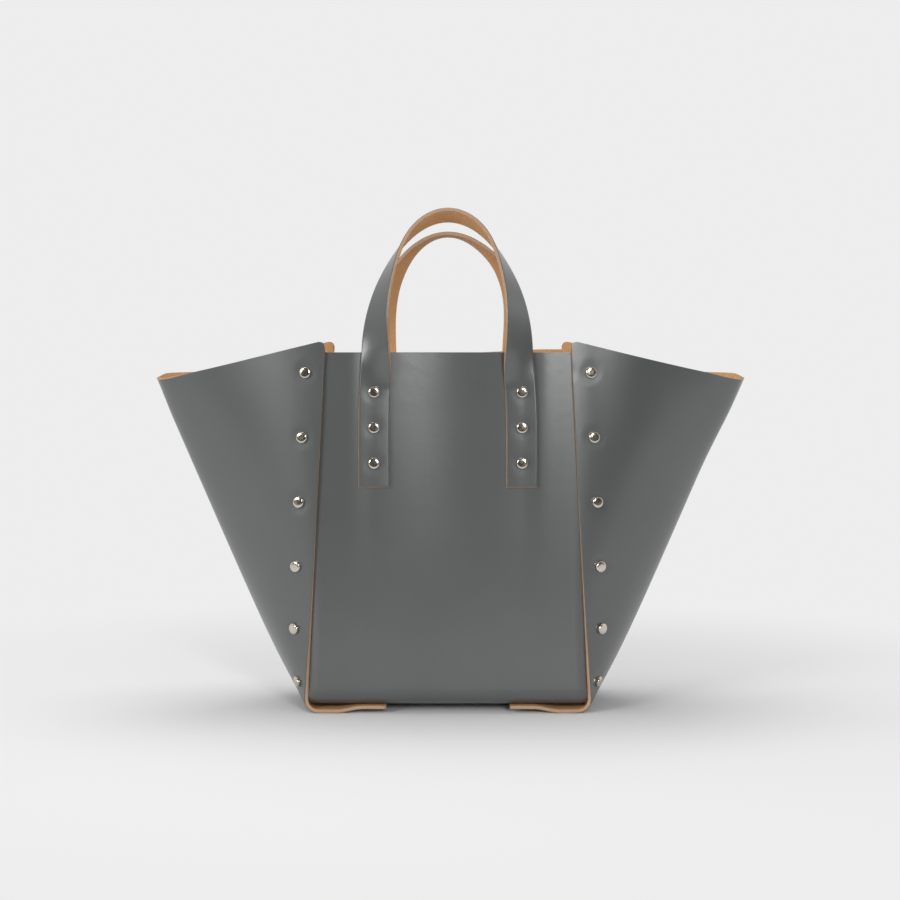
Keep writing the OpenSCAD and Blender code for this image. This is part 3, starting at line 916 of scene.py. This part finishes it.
def make_camera():
    """Level camera in front of the bag, at the height of its rim, with the picture moved down."""
    data = bpy.data.cameras.new("camera")
    data.lens, data.sensor_width = LENS, SENSOR_W
    data.shift_y = SHIFT_Y
    camera = bpy.data.objects.new("camera", data)
    bpy.context.scene.collection.objects.link(camera)
    camera.location = CAMERA_PLACE
    camera.rotation_euler = (math.pi / 2, 0, 0)
    bpy.context.scene.camera = camera


# Assembly

make_camera()
bpy.context.scene.view_settings.view_transform = "Standard"
leather = [grey_coat(), cut_edge(), flesh_side()]
metal = nickel()

body = main_panel("main_panel_leather", leather)
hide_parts("main_panel")
left = side_panel("left_side_leather", -1, leather)
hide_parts("left_side_panel")
right = side_panel("right_side_leather", 1, leather)
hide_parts("right_side_panel")
for piece in (body, left, right):
    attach(piece, "bag")

# The back handle stands lower and its top lies flatter, and all four legs lean their own way.
# Name, direction, rise of the arch, twist at its top, and (low, high) lean of each leg.
HANDLES = (
    ("front", 1, ARCH_RISE - 1.4, 109.0, ((1.5, 1.1), (-2.7, -1.6))),
    ("back", -1, ARCH_RISE - 11.6, 88.0, ((2.6, 0.0), (-0.5, 4.2))))
for side, sign, rise, top_twist, leans in HANDLES:
    handle = strap(side + "_handle_strap", sign, rise, top_twist, leans, leather)
    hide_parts(side + "_handle_loop", side + "_handle_left_tab", side + "_handle_right_tab")
    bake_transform(handle)

# Places at the front left, and the names of the nodes that are made from them by mirroring
front_left_places = {
    "{}_{}_seam_caps": [(point * [-1, 1, 1], axis * [-1, 1, 1]) for point, axis in seam_rivets()],
    "{}_handle_{}_caps": [(np.array([-STRAP_X, -HALF_DEPTH, z]), np.array([0.0, -1.0, 0.0]))
                          for z in STRAP_RIVET_Z]}
for pattern, places in front_left_places.items():
    for end, y in (("front", 1), ("back", -1)):
        for side, x in (("left", 1), ("right", -1)):
            flip, node_name = np.array([x, y, 1]), pattern.format(end, side)
            caps = rivet_caps(node_name.replace("_caps", "_rivets"),
                              [(point * flip, axis * flip) for point, axis in places], metal)
            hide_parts(node_name)
            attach(caps, "bag")

# Back caps and tab rivets are the solids themselves, in nickel
for name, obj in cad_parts.items():
    if name.startswith(("left_tab", "right_tab")) or name.endswith("_backs"):
        obj.data.materials.clear()
        obj.data.materials.append(metal)

make_world()
make_floor()
for lamp in LAMPS:
    area_light(*lamp)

──────

Repeat the listing in full, keeping every line exactly as it is.

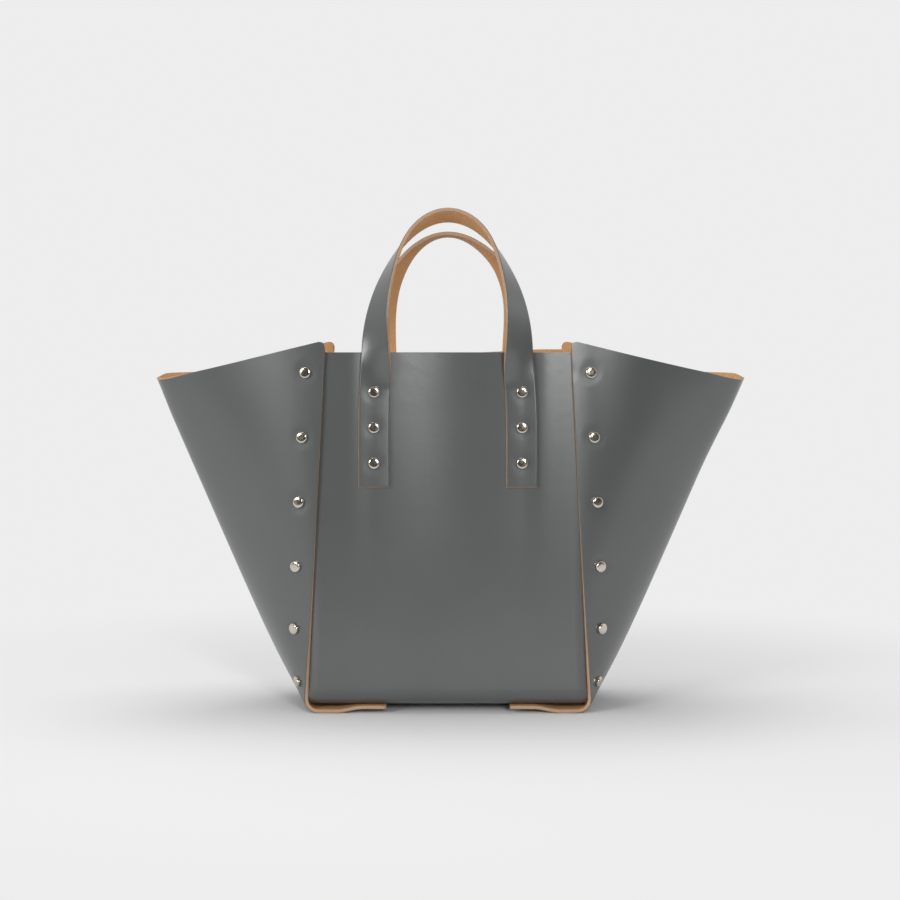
Keep writing the OpenSCAD and Blender code for this image. This is part 3, starting at line 916 of scene.py. This part finishes it.
def make_camera():
    """Level camera in front of the bag, at the height of its rim, with the picture moved down."""
    data = bpy.data.cameras.new("camera")
    data.lens, data.sensor_width = LENS, SENSOR_W
    data.shift_y = SHIFT_Y
    camera = bpy.data.objects.new("camera", data)
    bpy.context.scene.collection.objects.link(camera)
    camera.location = CAMERA_PLACE
    camera.rotation_euler = (math.pi / 2, 0, 0)
    bpy.context.scene.camera = camera


# Assembly

make_camera()
bpy.context.scene.view_settings.view_transform = "Standard"
leather = [grey_coat(), cut_edge(), flesh_side()]
metal = nickel()

body = main_panel("main_panel_leather", leather)
hide_parts("main_panel")
left = side_panel("left_side_leather", -1, leather)
hide_parts("left_side_panel")
right = side_panel("right_side_leather", 1, leather)
hide_parts("right_side_panel")
for piece in (body, left, right):
    attach(piece, "bag")

# The back handle stands lower and its top lies flatter, and all four legs lean their own way.
# Name, direction, rise of the arch, twist at its top, and (low, high) lean of each leg.
HANDLES = (
    ("front", 1, ARCH_RISE - 1.4, 109.0, ((1.5, 1.1), (-2.7, -1.6))),
    ("back", -1, ARCH_RISE - 11.6, 88.0, ((2.6, 0.0), (-0.5, 4.2))))
for side, sign, rise, top_twist, leans in HANDLES:
    handle = strap(side + "_handle_strap", sign, rise, top_twist, leans, leather)
    hide_parts(side + "_handle_loop", side + "_handle_left_tab", side + "_handle_right_tab")
    bake_transform(handle)

# Places at the front left, and the names of the nodes that are made from them by mirroring
front_left_places = {
    "{}_{}_seam_caps": [(point * [-1, 1, 1], axis * [-1, 1, 1]) for point, axis in seam_rivets()],
    "{}_handle_{}_caps": [(np.array([-STRAP_X, -HALF_DEPTH, z]), np.array([0.0, -1.0, 0.0]))
                          for z in STRAP_RIVET_Z]}
for pattern, places in front_left_places.items():
    for end, y in (("front", 1), ("back", -1)):
        for side, x in (("left", 1), ("right", -1)):
            flip, node_name = np.array([x, y, 1]), pattern.format(end, side)
            caps = rivet_caps(node_name.replace("_caps", "_rivets"),
                              [(point * flip, axis * flip) for point, axis in places], metal)
            hide_parts(node_name)
            attach(caps, "bag")

# Back caps and tab rivets are the solids themselves, in nickel
for name, obj in cad_parts.items():
    if name.startswith(("left_tab", "right_tab")) or name.endswith("_backs"):
        obj.data.materials.clear()
        obj.data.materials.append(metal)

make_world()
make_floor()
for lamp in LAMPS:
    area_light(*lamp)